Q: Can we just use Google Alerts and free social media analytics?
For very small businesses, this can provide a basic signal. However, free tools lack competitive context, reliable sentiment analysis, historical benchmarking, and comprehensive cross-channel coverage. You will miss critical insights.
The fix is to treat free tools as a temporary solution while planning for a dedicated platform as you scale.
Q: How do we justify the ROI of this software to our finance team?
Frame it as risk mitigation and opportunity cost. Link it to concrete business outcomes:
- Averting PR crises that can cost millions.
- Optimizing marketing spend by identifying high-impact campaigns.
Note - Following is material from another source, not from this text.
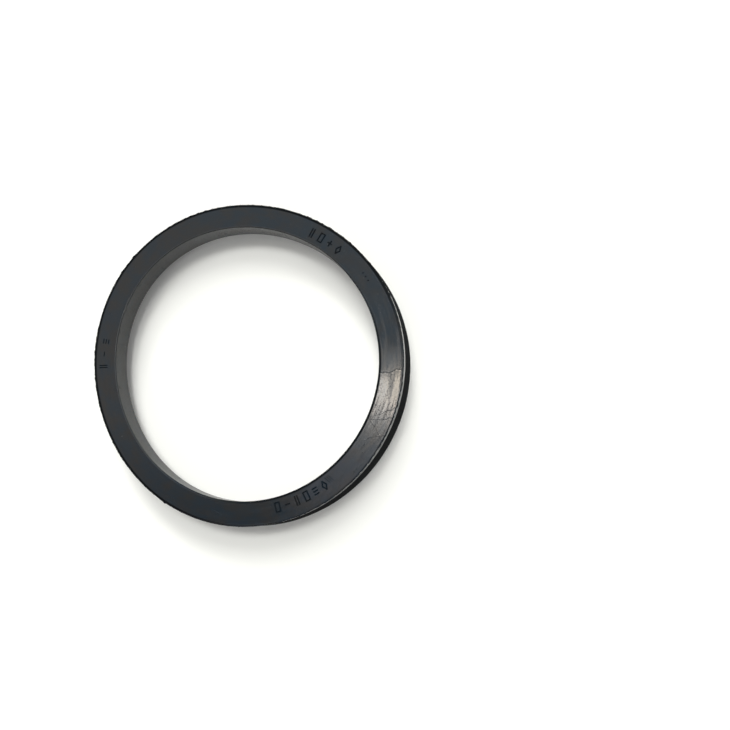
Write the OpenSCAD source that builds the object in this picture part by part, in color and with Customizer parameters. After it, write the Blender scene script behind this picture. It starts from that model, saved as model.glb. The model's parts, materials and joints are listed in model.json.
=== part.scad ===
// Rubber V-ring shaft seal: a soft body that grips a turning shaft, and a thin conical
// lip that is joined to it by a hinge and runs against a flat counterface.
// The axis of the bore is Z. The lip's tip rests on z = 0 and the flat back face is on top.

/* [Body] */
// Diameter of the bore before the ring is stretched over its shaft
bore_d = 58; // [48:0.5:68]
// Radial height of the body, from the bore to the outer wall
body_h = 5; // [4.6:0.1:6]
// Length of the seat in the bore, from the back face to the lip
seat_len = 5.5; // [5.2:0.1:6.5]
// Length of the outer wall, from the back face to the V-groove
wall_len = 2.5; // [2.2:0.1:3.4]

/* [Lip] */
// Width of the whole ring before it is fitted, from the back face to the lip's tip
free_w = 9; // [8.5:0.1:10]
// How far the lip's tip stands out past the outer wall
lip_reach = 0.24; // [0:0.02:0.6]
// Thickness of the hinge that carries the lip
hinge_t = 1.2; // [1:0.05:1.4]
// Thickness of the lip at its tip
tip_t = 0.5; // [0.4:0.05:0.7]
// Radial distance from the bore to the bottom of the V-groove
hinge_h = 1.9; // [1.6:0.1:2.2]

/* [Edges] */
// Radius of the two edges of the bore
bore_edge_r = 0.25; // [0.1:0.05:0.4]
// Radius of the two edges of the outer wall
rim_edge_r = 0.3; // [0.1:0.05:0.5]
// Radius at the bottom of the V-groove
groove_r = 0.35; // [0.2:0.05:0.5]

/* [Hidden] */

// Facets of the revolved solid in the preview
$fn = 180;
// Largest turn between two points of a rounded edge, in degrees
arc_step = 15;

bore_r = bore_d / 2;
wall_r = bore_r + body_h;
tip_r = tip_t / 2;

// The section is drawn as [radius, height]. These corners are still sharp.
bore_front = [bore_r, free_w - seat_len];
bore_back = [bore_r, free_w];
rim_back = [wall_r, free_w];
rim_front = [wall_r, free_w - wall_len];

// The tip is a half round that touches the counterface and the ring's outermost cylinder
tip_centre = [wall_r + lip_reach - tip_r, tip_r];
// The sealing cone runs from the front edge of the bore and touches the tip
cone_end = tangent_point(bore_front, tip_centre, tip_r, 1);
cone_dir = unit(cone_end - bore_front);
// The bottom of the groove lies one hinge thickness behind the sealing cone
groove_rise = (hinge_t + hinge_h * cone_dir.y) / cone_dir.x;
groove_bottom = [bore_r + hinge_h, bore_front.y + groove_rise];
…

- Informing product development with real customer feedback, reducing failed launches.
Propose a pilot project with a clear metric, like improving response time to negative feedback by 50%.
Q: What's the difference between social listening and brand tracking?
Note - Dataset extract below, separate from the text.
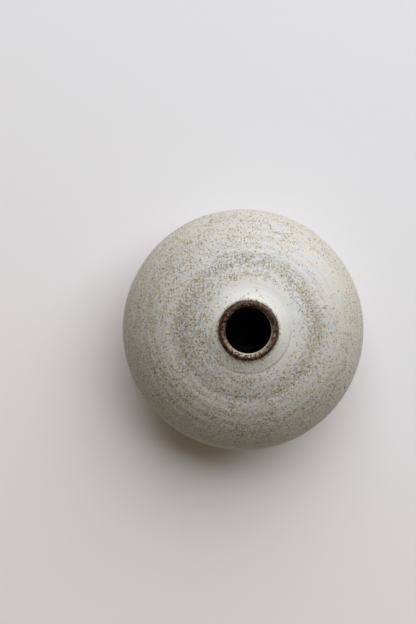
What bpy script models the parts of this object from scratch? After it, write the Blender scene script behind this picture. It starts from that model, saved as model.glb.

Social listening is a component of brand tracking. It focuses on real-time, qualitative insights from social media conversations. Brand tracking is broader, incorporating social listening with media monitoring, survey data, and web analytics to provide a quantitative, longitudinal view of brand health over time.
Choose social listening for community engagement; choose brand tracking for strategic brand management.
Q: How long does it take to see valuable results after implementation?
You can set up dashboards and receive alerts within days. However, generating strategic insights—like spotting a trend or measuring the impact of a campaign—requires at least one full business cycle (e.g., a quarter) to establish meaningful patterns and comparisons.
Plan for a 3-month onboarding and baseline period before expecting decision-ready reports.
Q: How do we ensure our tracking is GDPR-compliant?
Compliance is primarily the vendor's responsibility for data collection. Your responsibility lies in vendor selection and data usage.
- Choose providers headquartered in the EU or with clear GDPR-compliant data processing agreements.
- Ensure your internal use of insights (e.g., contacting individuals) respects privacy regulations.
- Verify the software anonymizes or aggregates data where required.